## EXERCISE PROMPT
Using the records below, locate all lines containing "JSON" and return them.

(Data entries)
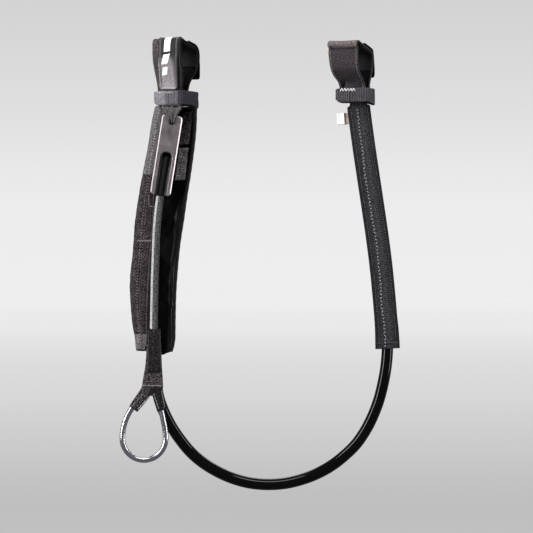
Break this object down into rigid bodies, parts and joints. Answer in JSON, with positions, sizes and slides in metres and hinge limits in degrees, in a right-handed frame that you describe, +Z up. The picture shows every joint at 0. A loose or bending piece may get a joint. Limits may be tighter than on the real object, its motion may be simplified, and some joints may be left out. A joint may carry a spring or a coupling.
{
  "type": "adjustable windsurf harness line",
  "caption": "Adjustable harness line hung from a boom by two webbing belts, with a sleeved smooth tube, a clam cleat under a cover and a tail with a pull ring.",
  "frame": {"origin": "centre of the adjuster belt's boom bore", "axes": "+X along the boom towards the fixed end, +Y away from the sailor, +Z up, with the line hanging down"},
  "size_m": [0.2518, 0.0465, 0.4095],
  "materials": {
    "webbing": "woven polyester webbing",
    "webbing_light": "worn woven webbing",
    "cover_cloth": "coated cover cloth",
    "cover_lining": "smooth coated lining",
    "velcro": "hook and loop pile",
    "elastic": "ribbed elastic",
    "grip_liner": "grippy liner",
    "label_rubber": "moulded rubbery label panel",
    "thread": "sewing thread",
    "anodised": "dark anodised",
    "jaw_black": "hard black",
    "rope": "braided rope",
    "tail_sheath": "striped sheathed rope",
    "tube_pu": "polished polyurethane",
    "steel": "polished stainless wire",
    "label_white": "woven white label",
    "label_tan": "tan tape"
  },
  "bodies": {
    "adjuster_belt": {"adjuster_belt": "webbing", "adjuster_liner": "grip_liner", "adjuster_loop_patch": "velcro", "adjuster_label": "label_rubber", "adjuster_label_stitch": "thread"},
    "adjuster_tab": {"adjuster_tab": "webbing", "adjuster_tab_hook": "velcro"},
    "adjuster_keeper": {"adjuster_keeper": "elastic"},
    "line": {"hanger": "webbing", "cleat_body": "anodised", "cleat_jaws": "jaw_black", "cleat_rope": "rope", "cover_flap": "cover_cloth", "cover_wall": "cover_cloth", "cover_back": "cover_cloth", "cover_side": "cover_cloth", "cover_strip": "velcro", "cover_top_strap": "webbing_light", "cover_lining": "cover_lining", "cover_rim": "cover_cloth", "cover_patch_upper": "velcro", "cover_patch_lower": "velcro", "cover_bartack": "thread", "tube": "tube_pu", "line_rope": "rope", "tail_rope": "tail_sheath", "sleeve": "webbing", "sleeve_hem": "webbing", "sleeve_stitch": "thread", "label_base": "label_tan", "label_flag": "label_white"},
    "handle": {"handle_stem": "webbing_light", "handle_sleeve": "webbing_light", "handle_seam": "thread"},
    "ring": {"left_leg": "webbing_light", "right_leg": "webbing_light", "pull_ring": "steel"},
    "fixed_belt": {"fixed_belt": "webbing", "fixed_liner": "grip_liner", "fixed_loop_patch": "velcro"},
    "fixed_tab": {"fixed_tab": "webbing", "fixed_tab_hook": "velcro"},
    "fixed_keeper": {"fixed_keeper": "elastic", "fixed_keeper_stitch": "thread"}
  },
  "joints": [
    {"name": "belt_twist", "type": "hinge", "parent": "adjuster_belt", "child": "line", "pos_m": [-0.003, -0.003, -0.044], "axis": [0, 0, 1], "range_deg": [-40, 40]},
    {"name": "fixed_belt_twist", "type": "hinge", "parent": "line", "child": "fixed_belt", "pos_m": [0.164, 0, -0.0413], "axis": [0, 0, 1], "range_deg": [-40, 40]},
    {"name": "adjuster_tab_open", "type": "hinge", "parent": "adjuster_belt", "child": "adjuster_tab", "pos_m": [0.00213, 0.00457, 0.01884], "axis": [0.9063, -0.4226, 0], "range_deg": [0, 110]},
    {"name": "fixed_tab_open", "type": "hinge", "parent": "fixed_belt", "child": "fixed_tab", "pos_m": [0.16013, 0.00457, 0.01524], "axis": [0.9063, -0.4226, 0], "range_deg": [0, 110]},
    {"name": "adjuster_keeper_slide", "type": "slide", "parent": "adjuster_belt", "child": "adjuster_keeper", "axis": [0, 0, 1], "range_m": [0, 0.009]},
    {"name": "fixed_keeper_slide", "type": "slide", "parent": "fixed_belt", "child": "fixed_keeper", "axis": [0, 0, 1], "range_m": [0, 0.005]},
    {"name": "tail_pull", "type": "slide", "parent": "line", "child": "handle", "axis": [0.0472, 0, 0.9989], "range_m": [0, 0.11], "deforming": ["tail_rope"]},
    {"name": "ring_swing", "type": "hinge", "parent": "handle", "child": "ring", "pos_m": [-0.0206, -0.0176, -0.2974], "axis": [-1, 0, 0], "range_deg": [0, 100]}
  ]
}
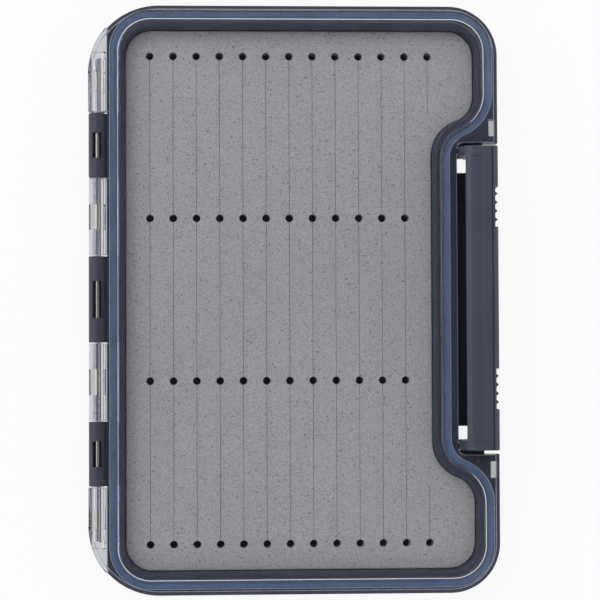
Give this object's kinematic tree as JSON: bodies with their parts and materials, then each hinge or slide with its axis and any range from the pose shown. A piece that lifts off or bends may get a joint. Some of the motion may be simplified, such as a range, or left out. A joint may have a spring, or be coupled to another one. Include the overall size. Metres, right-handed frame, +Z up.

## RESPONSE TO THIS TASK
Break this object down into rigid bodies, parts and joints. Answer in JSON, with positions, sizes and slides in metres and hinge limits in degrees, in a right-handed frame that you describe, +Z up. The picture shows every joint at 0. A loose or bending piece may get a joint. Limits may be tighter than on the real object, its motion may be simplified, and some joints may be left out. A joint may carry a spring or a coupling.
Give this object's kinematic tree as JSON: bodies with their parts and materials, then each hinge or slide with its axis and any range from the pose shown. A piece that lifts off or bends may get a joint. Some of the motion may be simplified, such as a range, or left out. A joint may have a spring, or be coupled to another one. Include the overall size. Metres, right-handed frame, +Z up.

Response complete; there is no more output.